Les bombardements de 1944-45 ont causé de graves ravages, en faisant disparaître les deux tiers des logements, mais, dès 1952 environ, le niveau de la population d’avant-guerre a été approché. Le maximum est atteint en 1963 avec 691 000 habitants. Depuis, à la suite de l’évolution démographique de la « city », la ville a perdu 31 000 personnes. Ces pertes ne sont guère compensées par l’apport des quartiers périphériques nouveaux, et notamment la Nordweststadt. La population a tendance à s’établir dans la grande région de Francfort, ce qui ne signifie pas un appauvrissement de la ville. Celle-ci s’est étendue surtout au nord du Main ainsi que vers l’ouest, se rapprochant du confluent avec le Rhin. Au sud, la forêt urbaine (Stadtwald), annexée dès 1372, a constitué un obstacle à l’expansion. Aujourd’hui, c’est un espace vert précieux pour les citadins. La reconstruction a permis de maintenir dans le vieux noyau médiéval les fonctions de « city ». Les quelques monuments historiques qui s’y trouvaient ont été restaurés (maison de Goethe). Le cachet franconien fut maintenu, malgré quelques percées urbaines. Entre 1950 et 1960, plus de 100 000 logements furent construits.
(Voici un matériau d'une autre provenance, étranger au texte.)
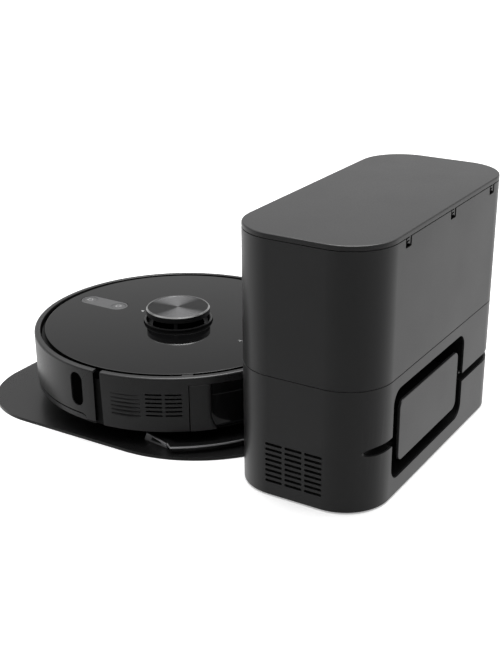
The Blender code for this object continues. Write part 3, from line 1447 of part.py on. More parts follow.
# ---------------------------------------------------------------- brushes
def make_main_brush(robot):
    steps = 6
    count = BRUSH_FINS * 5
    rings = []
    for i in range(steps + 1):
        t = -1 + 2 * i / steps
        twist = 0.9 * abs(t)
        ring = []
        for j in range(count):
            tip = j % 5 in (0, 1)
            reach = BRUSH_R if tip else BRUSH_CORE_R
            angle = 2 * math.pi * j / count + twist
            ring.append((reach * math.cos(angle), reach * math.sin(angle), t * BRUSH_HALF_L))
        rings.append(ring)
    roller = put(
        "main_brush", loft("main_brush", rings), RUBBER, robot, (0, BRUSH_Y, BRUSH_Z), ALONG_X
    )
    tip = BRUSH_HALF_L + BAY_CLEARANCE - SLIDE_GAP
    pins = cylinder("brush_pins", 0.003, -tip, tip, step=45)
    join(roller, guide(pins, robot, (0, BRUSH_Y, BRUSH_Z), ALONG_X))


def make_brush_housing(robot):
    """An arched bay over the roller, with the suction throat to the dust bin."""
    outer_x = BRUSH_HALF_L + BAY_CLEARANCE + BAY_WALL
    low = CHASSIS_FLOOR_Z + FIT_GAP
    outer_r = BAY_R + BAY_WALL
    arch = [(y, z + BRUSH_Z) for y, z in arc((BRUSH_Y, 0), outer_r, 0, 180, 14)]
    outline = [(BRUSH_Y + outer_r, low)] + arch + [(BRUSH_Y - outer_r, low)]
    bm_rings = [[(x, y, z) for y, z in outline] for x in (-outer_x, outer_x)]
    housing = put("brush_housing", loft("brush_housing", bm_rings), MATTE, robot)
    throat = block(
        "throat", (-INTAKE_W / 2 - BAY_WALL, BRUSH_Y, INTAKE_LOW_Z),
        (INTAKE_W / 2 + BAY_WALL, BIN_FRONT_Y - FIT_GAP, INTAKE_LOW_Z + INTAKE_H + 2 * BAY_WALL),
    )
    join(housing, guide(throat, robot))
    inner_x = BRUSH_HALF_L + BAY_CLEARANCE
    hollow_arch = [(y, z + BRUSH_Z) for y, z in arc((BRUSH_Y, 0), BAY_R, 0, 180, 14)]
    hollow = [(BRUSH_Y + BAY_R, 0.0)] + hollow_arch + [(BRUSH_Y - BAY_R, 0.0)]
    rings = [[(x, y, z) for y, z in hollow] for x in (-inner_x, inner_x)]
    cut(housing, guide(loft("cut_bay", rings), robot))
    passage = block(
        "cut_throat", (-INTAKE_W / 2, BRUSH_Y, INTAKE_LOW_Z + BAY_WALL),
        (INTAKE_W / 2, BIN_FRONT_Y + BAY_WALL, INTAKE_LOW_Z + BAY_WALL + INTAKE_H),
    )
    cut(housing, guide(passage, robot))

    frame_x = inner_x + GUARD_FRAME_W
    frame_y = BAY_R + GUARD_FRAME_W
    low = UNDER_Z - FIT_GAP - GUARD_T
    guard = wall_ring(
        "brush_guard", rounded_rect(2 * frame_x, 2 * frame_y, 0.006, 4),
        rounded_rect(2 * inner_x, 2 * BAY_R, 0.003, 4), low, UNDER_Z - FIT_GAP,
    )
    put("brush_guard", guard, GREY, robot, (0, BRUSH_Y, 0))


def side_brush_place():
    angle = math.radians(SIDE_BRUSH_DEG)
    return (SIDE_BRUSH_RADIUS * math.cos(angle), SIDE_BRUSH_RADIUS * math.sin(angle))


def make_side_brush(robot):
    x, y = side_brush_place()
    hub_high = UNDER_Z - SLIDE_GAP
    low = TRAY_T + 0.0015
    outline = []
    for arm in range(3):
        middle = 120 * arm + 20
        outline += [
            (SIDE_BRUSH_HUB_R * math.cos(math.radians(middle - 40)),
             SIDE_BRUSH_HUB_R * math.sin(math.radians(middle - 40))),
            (SIDE_BRUSH_L * math.cos(math.radians(middle - 5)),
             SIDE_BRUSH_L * math.sin(math.radians(middle - 5))),
            (SIDE_BRUSH_L * math.cos(math.radians(middle + 5)),
             SIDE_BRUSH_L * math.sin(math.radians(middle + 5))),
            (SIDE_BRUSH_HUB_R * math.cos(math.radians(middle + 40)),
             SIDE_BRUSH_HUB_R * math.sin(math.radians(middle + 40))),
        ]
    brush = put(
        "side_brush", prism("side_brush", outline, low, low + SIDE_BRUSH_T), BRISTLE, robot, (x, y, 0)
    )
    hub_profile = [
        (SIDE_BRUSH_HUB_R, low - 0.0008), (SIDE_BRUSH_HUB_R, hub_high),
        (0.004, hub_high), (0.004, hub_high + 0.008),
    ]
    join(brush, guide(turned("side_brush_hub", hub_profile), robot, (x, y, 0)))


# ---------------------------------------------------------------- wheels
def tyre_rings(half_width):
    """A treaded tyre's skin, as rings from its inner edge round and back."""
    count = TREAD_TEETH * 2
    inner = WHEEL_R - TYRE_T
    layout = ((inner, -half_width), (WHEEL_R, -half_width), (WHEEL_R, half_width),
              (inner, half_width))
    rings = []
    for reach, height in layout:
        ring = []
        for i in range(count):
            r = reach
            if reach > inner and i % 2:
                r = reach - TREAD_DEPTH
            angle = 2 * math.pi * i / count
            ring.append((r * math.cos(angle), r * math.sin(angle), height))
        rings.append(ring)
    return rings


def make_drive(robot, sign, side):
    axle = empty("axle_" + side, robot, (sign * WHEEL_X, 0, WHEEL_Z))
    half = TYRE_W / 2
    tyre = loft("tyre_" + side, tyre_rings(half), closed=True)
    put("tyre_" + side, tyre, RUBBER, axle, (0, 0, 0), ALONG_X)
    hub_r = (WHEEL_R - TYRE_T) * math.cos(math.pi / (TREAD_TEETH * 2)) - FIT_GAP
    hub_profile = [
        (AXLE_R + SLIDE_GAP, -half), (hub_r, -half), (hub_r, half), (hub_r - 0.006, half - 0.004),
        (AXLE_R + SLIDE_GAP, half - 0.002),
    ]
    if sign < 0:
        hub_profile = [(r, -z) for r, z in hub_profile]
    put("wheel_" + side, sweep("wheel_" + side, hub_profile, step=18), GREY, axle, (0, 0, 0), ALONG_X)

    pivot = empty("arm_pivot_" + side, robot, (0, ARM_PIVOT_Y, ARM_PIVOT_Z))
    arm_low = WHEEL_X - half - WHEEL_GAP - ARM_T
    arm_high = arm_low + ARM_T
    drop = WHEEL_Z - ARM_PIVOT_Z
    outline = [
        (ARM_REAR, -ARM_H / 2 + 0.004), (ARM_REAR, ARM_REAR),
        (-ARM_PIVOT_Y, drop + ARM_H / 2), (-ARM_PIVOT_Y - ARM_H / 2, drop),
        (-ARM_PIVOT_Y - ARM_H / 3, drop - ARM_H / 2 + 0.002),
    ]
    x_low, x_high = sorted((sign * arm_low, sign * arm_high))
    rings = [[(x, y, z) for y, z in outline] for x in (x_low, x_high)]
    arm = put("wheel_arm_" + side, loft("wheel_arm_" + side, rings), GREY, pivot)
    ears = ear_places()
    pin_reach = (sign * (ears[0] + 0.0005), sign * (ears[1] + EAR_T - 0.0005))
    pin = cylinder("arm_pin", AXLE_R, min(pin_reach), max(pin_reach), step=30)
    join(arm, guide(pin, pivot, (0, 0, 0), ALONG_X))
    axle_reach = (sign * (arm_high - 0.002), sign * (WHEEL_X + half - 0.001))
    stub = cylinder("axle_stub", AXLE_R, min(axle_reach), max(axle_reach), step=30)
    join(arm, guide(stub, pivot, (0, -ARM_PIVOT_Y, drop), ALONG_X))


def make_caster(robot):
    swivel = empty("caster_swivel", robot, (0, CASTER_Y, 0))
    wheel_y = CASTER_TRAIL
    put(
        "caster_wheel",
        sweep("caster_wheel", [
            (0.0016 + SLIDE_GAP, -CASTER_W / 2), (CASTER_R - 0.001, -CASTER_W / 2),
            (CASTER_R, 0.001 - CASTER_W / 2), (CASTER_R, CASTER_W / 2 - 0.001),
            (CASTER_R - 0.001, CASTER_W / 2), (0.0016 + SLIDE_GAP, CASTER_W / 2),
        ], step=20),
        LIGHT, swivel, (0, wheel_y, CASTER_Z), ALONG_X,
    )
    crown = CASTER_Z + CASTER_R + 0.0015
    low = UNDER_Z - 0.001
    stem_high = crown + FORK_T + 0.012
    fork = put(
        "caster_fork",
        turned("caster_fork", [
            (FORK_R, low), (FORK_R, crown + FORK_T), (0.005, crown + FORK_T), (0.005, stem_high),
        ]),
        GREY, swivel,
    )
    slot_x = CASTER_W / 2 + SLIDE_GAP
    room = CASTER_R + 0.0015
    slot_outline = [(-room, -2 * CASTER_R)] + arc((0, 0), room, 180, 0, 10) + [(room, -2 * CASTER_R)]
    slot = prism("cut_fork", slot_outline, -slot_x, slot_x)
    cut(fork, guide(slot, swivel, (0, wheel_y, CASTER_Z), (math.pi / 2, 0, math.pi / 2)))
    pin = cylinder("caster_pin", 0.0016, -FORK_R + 0.002, FORK_R - 0.002, step=45)
    join(fork, guide(pin, swivel, (0, wheel_y, CASTER_Z), ALONG_X))


# ---------------------------------------------------------------- assembly
def make_station():
    station = empty("station_frame", None, (0, STATION_Y, 0))
    make_lower_shell(station)
    make_upper_shell(station)
    make_lid(station)
    make_base_plate(station)
    make_mid_deck(station)
    make_cord_wrap(station)
    make_mains_inlet(station)
    make_suction_duct(station)
    make_inlet_seal(station)
    make_bag(station)
    make_blower(station)
    make_exhaust_filter(station)
    make_power_board(station)
    make_beacon_window(station)


def make_robot():
    robot = empty("robot_frame", None, (0, ROBOT_Y, 0))
    make_tray(robot)
    make_contacts(robot)
    make_chassis(robot)
    make_rear_shell(robot)
    make_bumper(robot)
    make_top_deck(robot)
    make_buttons(robot)
    make_turret(robot)
    make_dust_bin(robot)
    make_fan(robot)
    make_battery(robot)
    make_main_board(robot)
    make_main_brush(robot)
    make_brush_housing(robot)
    make_side_brush(robot)
    for sign, side in ((1, "right"), (-1, "left")):
        make_drive(robot, sign, side)
    make_caster(robot)


def main():
    clear_scene()
    make_station()
    make_robot()


main()
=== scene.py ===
"""Looks of the robot vacuum on its self-emptying station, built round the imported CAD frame.

Metres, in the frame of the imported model: +Z up, the robot drives out towards -Y, the station's back
faces +Y and its exhaust vents face +X. Visible shells are rebuilt here with true rounds, soft edges
and moulded detail, and every other CAD node keeps its shape under a procedural material.
"""

import json
import math

import bmesh
import bpy
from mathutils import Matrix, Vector


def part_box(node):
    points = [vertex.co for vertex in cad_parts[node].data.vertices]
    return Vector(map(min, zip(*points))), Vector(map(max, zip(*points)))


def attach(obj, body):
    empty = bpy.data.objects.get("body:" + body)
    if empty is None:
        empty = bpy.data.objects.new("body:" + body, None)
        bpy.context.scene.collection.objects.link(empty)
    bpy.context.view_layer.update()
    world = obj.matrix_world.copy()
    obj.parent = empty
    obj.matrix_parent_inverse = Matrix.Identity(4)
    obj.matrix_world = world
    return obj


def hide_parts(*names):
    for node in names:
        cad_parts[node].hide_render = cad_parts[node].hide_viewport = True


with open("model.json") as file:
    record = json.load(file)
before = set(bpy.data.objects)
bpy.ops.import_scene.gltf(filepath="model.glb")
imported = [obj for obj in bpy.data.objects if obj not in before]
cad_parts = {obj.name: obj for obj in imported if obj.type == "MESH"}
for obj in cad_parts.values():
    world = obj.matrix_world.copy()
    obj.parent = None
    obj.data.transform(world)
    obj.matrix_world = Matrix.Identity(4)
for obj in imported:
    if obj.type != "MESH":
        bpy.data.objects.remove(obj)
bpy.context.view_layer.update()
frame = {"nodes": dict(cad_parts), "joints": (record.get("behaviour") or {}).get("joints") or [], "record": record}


# ---------------------------------------------------------------- sizes read from the frame
def centre(node):
    low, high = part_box(node)
    return (low + high) / 2


def span(node):
    low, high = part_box(node)
    return high - low


STATION = centre("station_upper_shell")
STATION_W = span("station_upper_shell").x
STATION_D = span("station_upper_shell").y
SHELL_LOW_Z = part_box("station_lower_shell")[0].z
SEAM_LOW_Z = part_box("station_lower_shell")[1].z
SEAM_HIGH_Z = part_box("station_upper_shell")[0].z
SHELL_TOP_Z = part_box("station_upper_shell")[1].z
LID_LOW_Z = SHELL_TOP_Z + 0.0006
STATION_TOP_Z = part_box("station_lid")[1].z
BACK_Y = STATION.y + STATION_D / 2
FRONT_Y = STATION.y - STATION_D / 2
WRAP = centre("cord_wrap_cover")
COVER_W = span("cord_wrap_cover").x
COVER_H = span("cord_wrap_cover").z
ROBOT = centre("top_cover")
RIM_TOP_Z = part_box("bumper")[1].z
BUMPER_LOW_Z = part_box("bumper")[0].z
SKIRT_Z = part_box("rear_shell")[0].z
GLASS_TOP_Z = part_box("top_cover")[1].z
GLASS_R = span("top_cover").y / 2
TURRET_TOP_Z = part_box("lidar_cap_disc")[1].z
TRAY_LOW, TRAY_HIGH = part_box("floor_tray")

# Station details
CORNER_R = 0.052
WALL = 0.0025
EDGE = 0.0005
FIT_GAP = 0.0003
PORT_W = 0.052
PORT_H = 0.026
PORT_R = 0.006
PORT_Z = 0.043
SEAL_LIP = 0.0040
SEAL_FOLD = 0.0011
SEAL_FOLDS = 2
SEAL_STEPS = 12
VENT_COLUMNS = 3
VENT_ROWS = 8
VENT_W = 0.0200
VENT_H = 0.0030
VENT_PITCH_Y = 0.0232
VENT_PITCH_Z = 0.0061
VENT_LOW_Z = 0.0164
VENT_Y = STATION.y - 0.0010
WRAP_MARGIN_X = 0.016
WRAP_MARGIN_Z = 0.01675
WRAP_R = 0.016
WRAP_DEPTH = 0.032
COVER_R = 0.009
COVER_T = 0.003
CORE_INSET = 0.011
SLOT_Z = 0.0678
SLOT_H = 0.0104
SLOT_DEPTH = 0.0145
HOOK_XS = (-0.114, -0.0055, 0.104)
NOTCH_W = 0.013
NOTCH_H = 0.0098
HOOK_SHAPE = ((-0.0042, 0.001), (-0.0042, -0.0078), (-0.0020, -0.0078), (-0.0020, -0.0066),
              (0.0016, -0.0066), (0.0016, -0.0048), (-0.0020, -0.0048), (-0.0020, -0.0034),
              (0.0036, -0.0034), (0.0036, -0.0014), (-0.0020, -0.0014), (-0.0020, 0.001))
HOOK_NEAR = 0.0021
HOOK_FAR = 0.0004
CLIP_L = 0.0048
CLIP_H = 0.0028
CLIP_D = 0.0038
CLIP_RISE = 0.0016
TUB_SKIN = 0.002
TONGUE_HALF_W = 0.060
TONGUE_T = 0.0024
LID_EDGE = 0.0016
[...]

À l’intérieur de l’enceinte médiévale, on compte une remarquable concentration de maisons de commerce, de banques, de bureaux. La Zeil, axe commercial principal, malgré son architecture fonctionnelle, fait impression par la puissance économique qui y est concentrée. Le petit bâtiment de la Hauptwache, avec son style xviiie s. et ses façades de grès rose, se détache sur le Kaufhof tout proche, aux façades d’acier et de verre. Et tout près, centré sur la station de métro, un centre commercial souterrain traduit l’évolution récente. Près de la Berliner Strasse, percée après la Seconde Guerre mondiale, l’église Saint-Paul rappelle les heures historiques de 1848.

La vieille ville garde toute sa vitalité. Ce qui frappe le visiteur, c’est la volonté d’adapter la ville au présent sans sacrifier le passé. Quatre ponts relient la vieille ville aux quartiers sud dans des conditions satisfaisantes.